Pull the elastic out the way so you can sew past it. Then back stitch to stop. Pull it off the machine.
Push the elastic back and start again where you left off.

15. Here the elastic is wrapped around the front, but you can see the finished edge is sewn.

16. Place in car and fill with your favorite car tunes. Hopefully yours is filled with something cooler than bible school soundtracks and the Wiggles.

If you have any questions, fell free to let me know. I'm happy to reexplain anything. If you make this, or anything else you see on From the Hive, I'd love to see pictures or hear about it. Link up and share with everybody if you want.

Wednesday, June 23, 2010

felt food project done

I forgot to mention yesterday that all the hard work at the house would not have been possible without the help of some good friends. Thanks again guys! You saved the day!

It's done. Finally done. I've been working on this silly project for months! It's been mostly a project for long car rides, which is how I finished it up this weekend.
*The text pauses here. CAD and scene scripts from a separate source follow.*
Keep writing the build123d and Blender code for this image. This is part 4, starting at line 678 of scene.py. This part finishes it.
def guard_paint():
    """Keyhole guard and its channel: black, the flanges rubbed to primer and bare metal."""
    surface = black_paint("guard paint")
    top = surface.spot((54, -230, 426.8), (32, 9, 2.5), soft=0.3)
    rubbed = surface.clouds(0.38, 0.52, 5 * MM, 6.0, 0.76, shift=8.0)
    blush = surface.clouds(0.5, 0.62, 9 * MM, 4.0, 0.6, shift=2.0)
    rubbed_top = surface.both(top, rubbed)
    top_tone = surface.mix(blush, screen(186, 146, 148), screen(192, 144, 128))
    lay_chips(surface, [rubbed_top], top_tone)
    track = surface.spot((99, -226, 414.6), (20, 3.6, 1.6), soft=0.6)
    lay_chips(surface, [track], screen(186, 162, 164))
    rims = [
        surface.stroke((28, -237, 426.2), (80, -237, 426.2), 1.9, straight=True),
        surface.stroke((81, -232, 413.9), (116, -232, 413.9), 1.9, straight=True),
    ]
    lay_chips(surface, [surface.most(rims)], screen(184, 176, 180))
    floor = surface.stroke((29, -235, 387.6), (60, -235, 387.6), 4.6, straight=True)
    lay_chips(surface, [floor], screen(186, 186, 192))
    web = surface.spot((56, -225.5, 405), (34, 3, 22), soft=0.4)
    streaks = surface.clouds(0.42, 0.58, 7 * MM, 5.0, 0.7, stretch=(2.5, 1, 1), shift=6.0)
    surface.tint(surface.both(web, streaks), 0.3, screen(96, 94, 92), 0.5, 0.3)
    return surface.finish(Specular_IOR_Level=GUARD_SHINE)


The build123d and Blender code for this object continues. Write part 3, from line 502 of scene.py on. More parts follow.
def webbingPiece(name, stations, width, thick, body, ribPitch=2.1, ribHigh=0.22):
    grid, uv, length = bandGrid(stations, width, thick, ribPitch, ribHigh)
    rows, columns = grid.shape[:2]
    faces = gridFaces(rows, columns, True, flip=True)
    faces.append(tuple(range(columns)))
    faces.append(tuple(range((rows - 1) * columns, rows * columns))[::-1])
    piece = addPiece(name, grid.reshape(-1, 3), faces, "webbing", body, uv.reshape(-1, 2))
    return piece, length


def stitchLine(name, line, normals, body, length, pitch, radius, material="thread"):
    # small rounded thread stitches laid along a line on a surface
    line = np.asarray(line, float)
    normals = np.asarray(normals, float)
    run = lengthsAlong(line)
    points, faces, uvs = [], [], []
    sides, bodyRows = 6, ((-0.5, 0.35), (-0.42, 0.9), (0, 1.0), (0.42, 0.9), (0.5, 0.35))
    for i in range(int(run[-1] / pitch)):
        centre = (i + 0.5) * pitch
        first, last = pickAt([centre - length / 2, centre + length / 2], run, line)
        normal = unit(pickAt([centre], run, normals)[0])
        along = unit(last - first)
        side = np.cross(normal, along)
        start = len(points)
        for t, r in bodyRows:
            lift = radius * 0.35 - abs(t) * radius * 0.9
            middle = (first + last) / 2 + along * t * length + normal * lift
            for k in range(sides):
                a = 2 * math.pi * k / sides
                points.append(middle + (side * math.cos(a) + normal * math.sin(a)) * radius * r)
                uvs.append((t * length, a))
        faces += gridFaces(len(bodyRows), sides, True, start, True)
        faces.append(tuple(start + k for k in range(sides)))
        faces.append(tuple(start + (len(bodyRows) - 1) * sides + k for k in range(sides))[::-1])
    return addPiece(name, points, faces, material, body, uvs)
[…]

Here's the little felt food set for my old job share partner (my partner in crime) and her little one.

My cat loves felt. It's the wool smell I think. Maybe it's just goldfish crackers.

She loves bacon too I guess.

A little salad. think it needs some tomato slices. No wait, I'm done.
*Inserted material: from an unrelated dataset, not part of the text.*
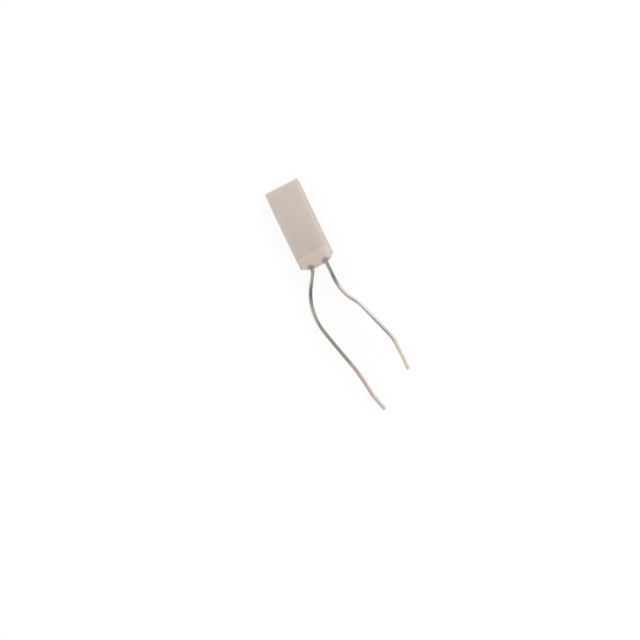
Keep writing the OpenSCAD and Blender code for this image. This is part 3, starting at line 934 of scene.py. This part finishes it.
# How far under the chip's faces the hidden skin starts, and what it keeps of its depth.
BURIED = 0.03 * MM
DEPTH_KEPT = 0.1
BEAD_WAVE = 0.006 * MM
BEAD_WAVE_SIZE = 1.6 * MM
BEAD_SEED = 7
BEAD_COLOR = (0.625, 0.532, 0.46, 1.0)
BEAD_WARM = (0.60, 0.505, 0.43, 1.0)
# Painted light: a paler tone toward the right end, which faces the lamp.
BEAD_RIGHT_LIGHT = (0.66, 0.58, 0.52, 1.0)
# Painted shade: darker behind, on the back slope that faces the lamp.
BEAD_BACK_SHADE = (0.585, 0.50, 0.435, 1.0)
BACK_SHADE_SPAN = (-2.28 * MM, -2.0 * MM)
RIGHT_LIGHT_FROM = 0.5 * MM
# A painted dark patch where each wire leaves the bead: it stands for the shade there and for the
# wire seen through the glass.
BEAD_EXIT_SHADE = (0.22, 0.18, 0.155, 1.0)
EXIT_SHADE_OFFSET = (0.0, 0.04 * MM, 0.04 * MM)
EXIT_SHADE_SQUASH = (1.0, 0.6, 1.0)
EXIT_SHADE_REACH = (0.09 * MM, 0.29 * MM)
BEAD_CLOUD_MM = 0.8
BEAD_PEEL_MM = 0.08
BEAD_PINHOLE_MM = 0.12
BEAD_RELIEF_MM = 0.0015
BEAD_ROUGHNESS = 0.38
BEAD_GLOSS = 0.35

bead_axis_y = bead_low[1] + BEAD_RADIUS
bead_axis_z = bead_high[2] - BEAD_RADIUS
bead_under = chip_high[2] - BURIED
bead_narrowed = (chip_high[0] - CORNER_WEAR - BURIED) / bead_high[0]


def bead_rings():
    """Rings of the bead's skin round its axis, which runs across the chip. The radius falls
    off toward the ends as a superellipse, fuller behind and to the right, and is drawn in
    behind. There it meets the shelf, a plane at the glaze's own height with a thin foot of
    glass on it, as the longer of the two radii with a soft change. The foot's height goes with
    the reach and the reach with the height, so the shelf is found in a few rounds. In front the
    bead ends at the chip's end face in the same way. Near a wire the skin moves out along it,
    by an exponential of the distance from the wire. Skin that would lie inside the chip is
    drawn in from its sides and lies just under its nearest face, round corners included, at a
    tenth of its depth."""
    share = np.sin(np.linspace(-1, 1, BEAD_ROWS + 2)[1:-1] * np.pi / 2)[:, None]
    x = bead_high[0] * share * np.where(share < 0, LEFT_SHARE, 1)
    turn = np.linspace(0, 2 * np.pi, BEAD_COLUMNS, endpoint=False)[None, :]
    cos, sin = np.cos(turn), np.sin(turn)
    fullness = FRONT_FULLNESS + (BACK_FULLNESS - FRONT_FULLNESS) * np.clip(0.5 + cos, 0, 1)
    fullness = fullness * (1 + FULLER_RIGHT * share)
    bar = BEAD_RADIUS * (1 - np.abs(share) ** fullness) ** (1 / fullness)
    back = bar * (1 - BACK_DRAWN_IN * np.maximum(cos, 0) ** 2)

    rim = np.clip((glaze_high[0] - np.abs(x)) / GLAZE_ROLL, 0, 1)
    fall = GLAZE_CROWN * np.abs(x / glaze_high[0]) ** CROWN_POWER
    coat = glaze_high[2] - glaze_low[2] - fall
    over_glaze = glaze_low[2] + coat * np.sqrt(1 - (1 - rim) ** 2) - bead_axis_z
    edge = BEAD_RADIUS / 2
    unsteady = 1 + REACH_UNSTEADY * waves(x, 0 * x, REACH_WAVE_SIZE, REACH_SEED)
    reach = PASTE_REACH * unsteady * (1 - REACH_LOST * share ** REACH_LOST_POWER)
    furthest = np.minimum(np.hypot(over_glaze, reach), FURTHEST_RADII * bar)
    full = PASTE_HEIGHT * (1 - share ** PASTE_END_POWER)
    shelf = furthest
    for _ in range(SHELF_ROUNDS):
        outward = np.clip((shelf * cos - edge) / (reach - edge), 0, 1)
        paste = full * (1 - outward) ** PASTE_POWER - PASTE_SUNK
        shelf = (over_glaze + paste) / np.maximum(sin, LEAST_SINE)
        shelf = np.where((cos > 0) & (sin > 0), np.minimum(shelf, furthest), 0)
    wall = (bead_axis_y - chip_low[1] + WALL_STANDOFF) / np.maximum(-cos, LEAST_SINE)
    wall = np.minimum(wall, (1 + WALL_PAST * (1 - share ** 2)) * bar)
    wall = np.where((cos < 0) & (sin < 0), wall, 0)
    radius = (back ** SHELF_JOIN + shelf ** SHELF_JOIN) ** (1 / SHELF_JOIN)
    radius = (radius ** WALL_JOIN + wall ** WALL_JOIN) ** (1 / WALL_JOIN)
    uneven = waves(x + 0 * turn, BEAD_RADIUS * turn + 0 * x, BEAD_WAVE_SIZE, BEAD_SEED)
    radius = radius + BEAD_WAVE * uneven * np.minimum(bar / BEAD_RADIUS, 1)

    y = bead_axis_y + radius * cos
    z = bead_axis_z + radius * sin
    x = x * (1 - FRONT_NARROWED * np.maximum(-cos, 0))
    for side in (-1, 1):
        wire_x = side * LEAD_PITCH / 2 + LEAD_SHIFT
        away = np.hypot(x - wire_x, z - wire_z) - WIRE_D / 2
        climb = GLASS_CLIMB * np.exp(-np.maximum(away, 0) / CLIMB_REACH)
        y = y - climb * (cos < 0)

    corner = np.where(x < 0, CHIP_CORNERS[2], CHIP_CORNERS[3]) + SCRIBE_BEVEL
    into_corner = np.clip((np.abs(x) - chip_high[0] + corner) / corner, 0, 1)
    end_face = chip_low[1] + BURIED + corner * (1 - np.sqrt(1 - into_corner ** 2))
    inside = (y > end_face) & (z < bead_under)
    nearer_top = (bead_under - z) < (y - end_face)
    x = np.where(inside, x * bead_narrowed, x)
    z = np.where(inside & nearer_top, bead_under + DEPTH_KEPT * (z - bead_under), z)
    y = np.where(inside & ~nearer_top, end_face + DEPTH_KEPT * (y - end_face), y)
    z = np.maximum(z, bead_low[2])
    return np.dstack([x, y, z])


def bead_material():
    """Cream glass, smoother than the glaze. It is a little darker behind, a painted shade on the
    back slope that faces the lamp, goes over to a paler tone to the right, a painted light from
    the lamp's side, and is painted dark where the wires leave it, for the shade there and the
    wires seen through the glass."""
    material, nodes, links, shader = blank_material("bead_fused")
    grain = place_grain(nodes, links, BEAD_CLOUD_MM, BEAD_PEEL_MM, BEAD_PINHOLE_MM)
    glass = two_tones(nodes, links, grain.outputs["Cloud"], BEAD_WARM, BEAD_COLOR)
    place = nodes.new("ShaderNodeTexCoord")
    axes = nodes.new("ShaderNodeSeparateXYZ")
    links.new(place.outputs["Object"], axes.inputs[0])
    # Painted shade behind.
    color = two_tones(nodes, links, axes.outputs["Y"], glass, BEAD_BACK_SHADE, *BACK_SHADE_SPAN)
    # Painted light toward the right.
    color = two_tones(nodes, links, axes.outputs["X"], color, BEAD_RIGHT_LIGHT, RIGHT_LIGHT_FROM, bead_high[0])
    # Painted dark patches at the wire exits: shade, and the wires seen through the glass.
    for side in (-1, 1):
        wire_x = side * LEAD_PITCH / 2 + LEAD_SHIFT
        away = new_node(nodes, "ShaderNodeVectorMath", operation="SUBTRACT")
        away.inputs[1].default_value = np.array((wire_x, bead_low[1], wire_z)) + EXIT_SHADE_OFFSET
        links.new(place.outputs["Object"], away.inputs[0])
        squash = new_node(nodes, "ShaderNodeVectorMath", operation="MULTIPLY")
        squash.inputs[1].default_value = EXIT_SHADE_SQUASH
        links.new(away.outputs[0], squash.inputs[0])
        length = new_node(nodes, "ShaderNodeVectorMath", operation="LENGTH")
        links.new(squash.outputs[0], length.inputs[0])
        color = two_tones(nodes, links, length.outputs["Value"], BEAD_EXIT_SHADE, color, *EXIT_SHADE_REACH)
    links.new(color, shader.inputs["Base Color"])
    shader.inputs["Roughness"].default_value = BEAD_ROUGHNESS
    shader.inputs["Specular IOR Level"].default_value = BEAD_GLOSS
    height = new_node(nodes, "ShaderNodeMath", operation="SUBTRACT")
    links.new(grain.outputs["Grain"], height.inputs[0])
    links.new(grain.outputs["Pinholes"], height.inputs[1])
    relief(nodes, links, shader, height.outputs[0], BEAD_RELIEF_MM)
    return material


bead_pole_z = bead_under + DEPTH_KEPT * (bead_axis_z - bead_under)
bead_pole = np.array([bead_high[0] * bead_narrowed, bead_axis_y, bead_pole_z])
bead = skin("bead_glass", bead_pole * (-1, 1, 1), bead_rings(), bead_pole, bead_material())
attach(bead, "root")
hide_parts("fixing_bead")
Other dessert pictures here.

Oh wait, these aren't felt. These are some interesting and yummy finds from the farmer's market this past week. These are blue potatoes. They really are more purple.

They cooked up amazingly. We will be getting them again for sure! The kids (and even hubby) were nervous to taste them, but everyone loved them. They tasted a little more like a red potato, but had a sweetness to them... I don't know how to describe them.

The gal that sold us these carrots promised that we'd love them. She grew them in her backyard. They were really sweet and extra fun with the tops on.

Alright Lori, your felt food is on it's way. I'm keeping the blue potatoes and carrots though!